In terms of graphics, Mega Man 10 is pretty much a flawless game. That’s not to say that it boasts the most impressive visuals out there, rather that the game achieves exactly what Capcom and developer Inti Creates set out to do; emulate the best design elements of the NES Mega Man games. It’s not quite as visually appealing as Mega Man 9, but each level has a distinct look that creates an easily discernable theme. Strike Man, for example, is a sports-themed villain, therefore his level is filled with references to sports equipment. Most boards also include unique mechanics that fit with the level’s theme. For example, Nitro Man’s vehicle-themed levels include oncoming trains that must be avoided and used as fast-moving platforms for reaching otherwise inaccessible areas. Bosses are equally distinct, and feature some very clever and cute designs. More striking than the visuals, however, is Mega Man 10’s audio presentation. While sound effects are limited to the “plinks” and “beeps” from the older games, the soundtrack is one of the best pieces of MIDI music I’ve ever heard in a game. The various tunes found in the game are truly excellent, and make the game more memorable than many other Mega Man titles.

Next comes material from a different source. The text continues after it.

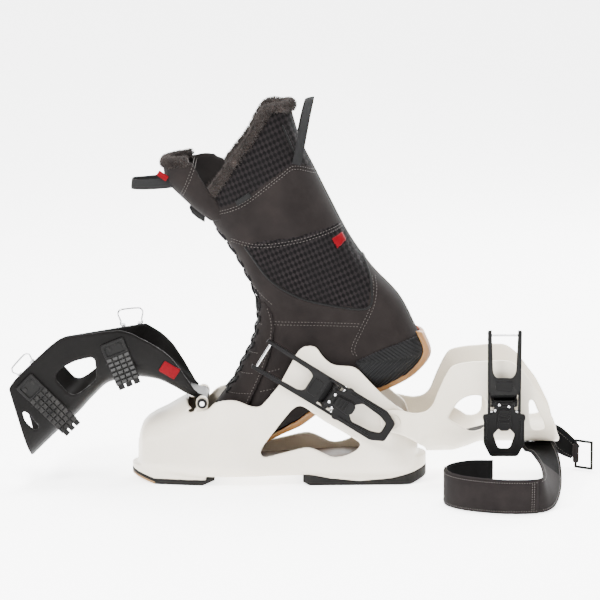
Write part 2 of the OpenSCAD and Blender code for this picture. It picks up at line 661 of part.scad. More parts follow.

There’s only so much you can do with a 20+ year-old game formula before the experience starts to change, and the nostalgic appeal is lost. Fortunately, Capcom hasn’t reached that threshold yet with Mega Man. This tenth entry in the core series stands toe-to-toe with its predecessors in terms of gameplay and charm, and provides more content than pretty much any of them. It’s an excellent title that’s well worth the $10 price tag, and presents enough challenge to keep hardcores busy for weeks. More casual gamers, though, may find the standard mode too difficult, and the easy mode a little too forgiving. Then again, if you’re a casual player, what the hell are you doing buying a Mega Man game?